Thanks! He's the most fun dog ever and he's always happy. He's my first agility dog and we are getting better all the time and he's getting faster. The hardest part is just keeping up with him.

My plan was to do a front cross between 4 & 5, but I almost ran into the pole and forgot until it was too late and did a rear instead. I'm not sure if I could have gotten in a front between 12 & 13 after having to decelerate for 11 to get him to 12. 

I'm also sleep deprived at these events as I work evenings so get little sleep the night before. Concentration can be a bit tough at times.

My instructor competes in the 24" class with a Berner and I kind of feel bad that my dog is going to kick her butt every time he Q's. I have to keep telling myself that she has a different breed so it's ok, but it's still hard.

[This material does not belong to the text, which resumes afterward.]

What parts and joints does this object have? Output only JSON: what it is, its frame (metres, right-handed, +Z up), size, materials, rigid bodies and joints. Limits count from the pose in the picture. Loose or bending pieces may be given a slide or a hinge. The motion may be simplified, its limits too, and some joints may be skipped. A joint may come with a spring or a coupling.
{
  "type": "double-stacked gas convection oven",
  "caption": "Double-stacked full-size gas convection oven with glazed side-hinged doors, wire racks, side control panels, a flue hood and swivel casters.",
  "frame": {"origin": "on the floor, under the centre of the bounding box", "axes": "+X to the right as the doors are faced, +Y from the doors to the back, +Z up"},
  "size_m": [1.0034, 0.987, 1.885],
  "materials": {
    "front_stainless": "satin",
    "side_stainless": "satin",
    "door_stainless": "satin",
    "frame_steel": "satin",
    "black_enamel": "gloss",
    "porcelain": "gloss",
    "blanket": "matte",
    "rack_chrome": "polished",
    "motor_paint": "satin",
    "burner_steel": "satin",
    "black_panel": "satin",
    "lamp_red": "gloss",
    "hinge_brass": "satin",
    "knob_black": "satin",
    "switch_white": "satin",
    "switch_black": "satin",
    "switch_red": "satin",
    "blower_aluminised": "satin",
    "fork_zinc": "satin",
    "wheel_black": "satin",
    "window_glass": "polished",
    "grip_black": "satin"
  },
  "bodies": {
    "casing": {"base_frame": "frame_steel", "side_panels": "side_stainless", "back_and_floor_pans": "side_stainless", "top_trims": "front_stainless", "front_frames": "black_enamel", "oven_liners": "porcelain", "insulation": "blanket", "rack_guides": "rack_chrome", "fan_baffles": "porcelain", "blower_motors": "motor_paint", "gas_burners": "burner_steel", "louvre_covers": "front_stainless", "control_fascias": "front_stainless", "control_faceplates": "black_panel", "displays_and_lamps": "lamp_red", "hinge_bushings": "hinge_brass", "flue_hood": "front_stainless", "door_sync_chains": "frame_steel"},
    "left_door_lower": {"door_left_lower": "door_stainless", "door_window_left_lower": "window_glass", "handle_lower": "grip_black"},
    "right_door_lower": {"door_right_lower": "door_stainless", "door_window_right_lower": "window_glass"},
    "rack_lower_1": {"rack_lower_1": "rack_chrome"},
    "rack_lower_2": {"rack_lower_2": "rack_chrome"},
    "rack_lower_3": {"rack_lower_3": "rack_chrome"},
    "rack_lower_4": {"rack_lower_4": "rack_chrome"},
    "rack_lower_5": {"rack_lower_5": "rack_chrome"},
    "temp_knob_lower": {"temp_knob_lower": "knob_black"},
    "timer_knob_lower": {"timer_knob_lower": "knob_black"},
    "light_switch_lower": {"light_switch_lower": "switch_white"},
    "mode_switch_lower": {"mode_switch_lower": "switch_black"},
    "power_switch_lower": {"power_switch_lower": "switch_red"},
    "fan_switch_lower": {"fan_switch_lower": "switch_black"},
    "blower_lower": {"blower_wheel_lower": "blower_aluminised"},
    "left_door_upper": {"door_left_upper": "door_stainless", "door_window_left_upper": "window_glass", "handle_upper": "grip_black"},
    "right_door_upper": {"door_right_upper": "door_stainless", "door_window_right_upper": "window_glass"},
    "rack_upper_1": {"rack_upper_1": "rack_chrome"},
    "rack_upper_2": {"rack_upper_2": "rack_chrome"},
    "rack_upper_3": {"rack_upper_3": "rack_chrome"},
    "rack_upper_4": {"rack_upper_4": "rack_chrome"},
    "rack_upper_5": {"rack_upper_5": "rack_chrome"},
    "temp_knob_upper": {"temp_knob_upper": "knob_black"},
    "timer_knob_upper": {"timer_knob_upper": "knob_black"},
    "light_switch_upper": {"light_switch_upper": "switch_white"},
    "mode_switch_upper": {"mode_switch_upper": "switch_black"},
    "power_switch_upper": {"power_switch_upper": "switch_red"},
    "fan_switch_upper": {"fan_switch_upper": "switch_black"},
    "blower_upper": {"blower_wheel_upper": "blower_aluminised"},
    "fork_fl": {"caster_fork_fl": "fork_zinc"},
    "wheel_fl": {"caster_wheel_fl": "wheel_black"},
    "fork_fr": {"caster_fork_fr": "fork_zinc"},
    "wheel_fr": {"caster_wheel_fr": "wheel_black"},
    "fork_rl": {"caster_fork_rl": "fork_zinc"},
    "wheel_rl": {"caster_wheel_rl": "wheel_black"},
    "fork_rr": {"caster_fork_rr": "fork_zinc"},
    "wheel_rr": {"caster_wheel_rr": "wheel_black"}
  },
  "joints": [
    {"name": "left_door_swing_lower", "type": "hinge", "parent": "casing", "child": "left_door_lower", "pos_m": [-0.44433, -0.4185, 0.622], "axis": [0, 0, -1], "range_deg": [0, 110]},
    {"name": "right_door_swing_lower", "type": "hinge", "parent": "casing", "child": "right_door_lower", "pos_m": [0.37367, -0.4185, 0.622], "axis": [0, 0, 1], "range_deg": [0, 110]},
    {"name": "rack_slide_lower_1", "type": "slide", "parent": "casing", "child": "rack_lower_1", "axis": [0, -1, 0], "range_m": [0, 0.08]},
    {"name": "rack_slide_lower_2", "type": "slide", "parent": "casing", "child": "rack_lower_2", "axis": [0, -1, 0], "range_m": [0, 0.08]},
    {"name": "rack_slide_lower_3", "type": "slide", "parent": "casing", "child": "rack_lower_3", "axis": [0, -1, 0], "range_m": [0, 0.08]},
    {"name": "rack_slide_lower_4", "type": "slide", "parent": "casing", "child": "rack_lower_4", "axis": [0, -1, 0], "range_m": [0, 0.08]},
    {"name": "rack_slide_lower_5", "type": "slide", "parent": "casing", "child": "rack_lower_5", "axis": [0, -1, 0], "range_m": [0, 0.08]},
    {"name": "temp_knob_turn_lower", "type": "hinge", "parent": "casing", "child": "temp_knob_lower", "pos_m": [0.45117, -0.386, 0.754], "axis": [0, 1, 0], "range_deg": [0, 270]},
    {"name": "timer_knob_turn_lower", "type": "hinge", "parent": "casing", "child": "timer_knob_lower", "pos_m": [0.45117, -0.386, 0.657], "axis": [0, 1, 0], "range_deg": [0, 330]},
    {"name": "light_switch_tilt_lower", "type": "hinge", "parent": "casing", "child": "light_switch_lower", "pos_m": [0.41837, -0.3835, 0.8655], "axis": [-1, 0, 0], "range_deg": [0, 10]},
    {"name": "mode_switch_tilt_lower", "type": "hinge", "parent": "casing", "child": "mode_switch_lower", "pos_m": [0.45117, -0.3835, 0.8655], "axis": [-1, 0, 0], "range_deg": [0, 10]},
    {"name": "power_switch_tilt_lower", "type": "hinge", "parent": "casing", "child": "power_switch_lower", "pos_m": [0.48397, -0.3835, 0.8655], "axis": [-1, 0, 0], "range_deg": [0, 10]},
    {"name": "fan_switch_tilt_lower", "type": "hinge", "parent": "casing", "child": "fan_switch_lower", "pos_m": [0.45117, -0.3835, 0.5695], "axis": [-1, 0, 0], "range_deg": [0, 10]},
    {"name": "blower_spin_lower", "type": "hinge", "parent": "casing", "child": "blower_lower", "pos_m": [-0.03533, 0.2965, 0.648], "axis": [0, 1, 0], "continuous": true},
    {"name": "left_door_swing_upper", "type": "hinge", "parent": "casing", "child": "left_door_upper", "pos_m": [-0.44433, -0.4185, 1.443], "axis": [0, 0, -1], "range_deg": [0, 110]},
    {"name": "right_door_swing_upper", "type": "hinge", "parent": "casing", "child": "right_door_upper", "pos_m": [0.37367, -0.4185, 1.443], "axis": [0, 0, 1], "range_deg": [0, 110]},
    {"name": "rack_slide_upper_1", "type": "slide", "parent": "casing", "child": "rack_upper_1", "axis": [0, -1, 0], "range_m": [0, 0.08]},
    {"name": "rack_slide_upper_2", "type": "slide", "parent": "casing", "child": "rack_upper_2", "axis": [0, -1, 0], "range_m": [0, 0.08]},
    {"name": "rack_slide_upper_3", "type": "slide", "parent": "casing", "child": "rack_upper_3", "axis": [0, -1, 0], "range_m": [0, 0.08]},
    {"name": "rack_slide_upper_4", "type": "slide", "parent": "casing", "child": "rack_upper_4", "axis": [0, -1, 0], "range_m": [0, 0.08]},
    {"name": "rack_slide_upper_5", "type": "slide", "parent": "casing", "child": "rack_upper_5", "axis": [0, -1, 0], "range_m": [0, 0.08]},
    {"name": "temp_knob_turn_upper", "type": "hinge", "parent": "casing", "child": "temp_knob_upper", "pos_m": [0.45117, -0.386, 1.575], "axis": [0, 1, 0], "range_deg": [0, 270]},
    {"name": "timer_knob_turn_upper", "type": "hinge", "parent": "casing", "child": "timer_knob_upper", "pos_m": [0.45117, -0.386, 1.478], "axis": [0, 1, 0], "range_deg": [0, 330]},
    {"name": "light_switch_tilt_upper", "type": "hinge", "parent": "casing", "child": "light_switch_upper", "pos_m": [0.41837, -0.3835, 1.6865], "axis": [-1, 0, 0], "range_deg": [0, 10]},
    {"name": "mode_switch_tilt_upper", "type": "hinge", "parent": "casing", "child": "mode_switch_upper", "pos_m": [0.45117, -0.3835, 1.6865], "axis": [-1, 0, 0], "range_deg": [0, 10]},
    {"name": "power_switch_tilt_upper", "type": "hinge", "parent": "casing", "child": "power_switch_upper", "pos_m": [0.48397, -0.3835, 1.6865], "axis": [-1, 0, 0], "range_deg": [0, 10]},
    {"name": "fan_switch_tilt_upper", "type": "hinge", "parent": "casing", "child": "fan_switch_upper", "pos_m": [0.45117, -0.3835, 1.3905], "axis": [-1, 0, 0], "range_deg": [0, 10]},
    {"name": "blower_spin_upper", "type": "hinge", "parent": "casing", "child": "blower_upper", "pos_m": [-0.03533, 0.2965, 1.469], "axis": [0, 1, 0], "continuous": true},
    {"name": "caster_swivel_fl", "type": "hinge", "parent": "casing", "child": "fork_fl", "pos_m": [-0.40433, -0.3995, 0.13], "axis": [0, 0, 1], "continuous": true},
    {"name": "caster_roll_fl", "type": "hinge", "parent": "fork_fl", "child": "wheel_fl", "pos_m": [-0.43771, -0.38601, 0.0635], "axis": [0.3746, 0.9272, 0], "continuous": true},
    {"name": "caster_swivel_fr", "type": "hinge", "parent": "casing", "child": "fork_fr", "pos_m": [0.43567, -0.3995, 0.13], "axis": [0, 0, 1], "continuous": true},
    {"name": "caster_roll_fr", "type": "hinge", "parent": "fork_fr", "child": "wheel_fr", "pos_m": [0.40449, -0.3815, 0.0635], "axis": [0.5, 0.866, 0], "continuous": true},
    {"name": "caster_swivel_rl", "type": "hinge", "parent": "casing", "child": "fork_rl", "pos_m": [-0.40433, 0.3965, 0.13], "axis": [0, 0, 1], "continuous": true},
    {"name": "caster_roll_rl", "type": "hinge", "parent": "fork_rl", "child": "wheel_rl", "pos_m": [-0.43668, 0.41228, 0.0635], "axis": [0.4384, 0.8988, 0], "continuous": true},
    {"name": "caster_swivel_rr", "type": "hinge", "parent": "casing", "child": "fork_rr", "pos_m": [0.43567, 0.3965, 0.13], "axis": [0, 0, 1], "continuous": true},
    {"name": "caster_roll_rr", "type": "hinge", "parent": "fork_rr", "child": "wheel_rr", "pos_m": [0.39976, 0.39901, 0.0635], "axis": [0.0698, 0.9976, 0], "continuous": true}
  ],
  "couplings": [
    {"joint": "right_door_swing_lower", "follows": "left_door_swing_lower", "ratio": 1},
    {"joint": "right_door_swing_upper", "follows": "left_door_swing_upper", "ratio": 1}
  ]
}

MRL, I think you are safe as we are in different parts of the country and I'm not doing a lot of traveling to compete. LOL! It would be great to go to the nationals at least once though in agility - I know the border collies will kick our butts, but it would be fun anyway. 

He's also nationally ranked in obedience and I want to take him to the obedience nationals some day too. Did I mention that he's a super fun and super cool dog? He does SchH too.


----------



## MaggieRoseLee (Aug 17, 2001)

> Quote:My plan was to do a front cross between 4 & 5, but I almost ran into the pole and forgot until it was too late and did a rear instead. I'm not sure if I could have gotten in a front between 12 & 13 after having to decelerate for 11 to get him to 12.


And I think you BOTH are good enough that you could have done it!

Front crosses can be more challenging cause you have to kind of trust that your dog will go that way and do what you need, while you are going this way to get into your next position. So I'm thinking it's just more practice with this so you KNOW you'll get it in rather than not be sure. 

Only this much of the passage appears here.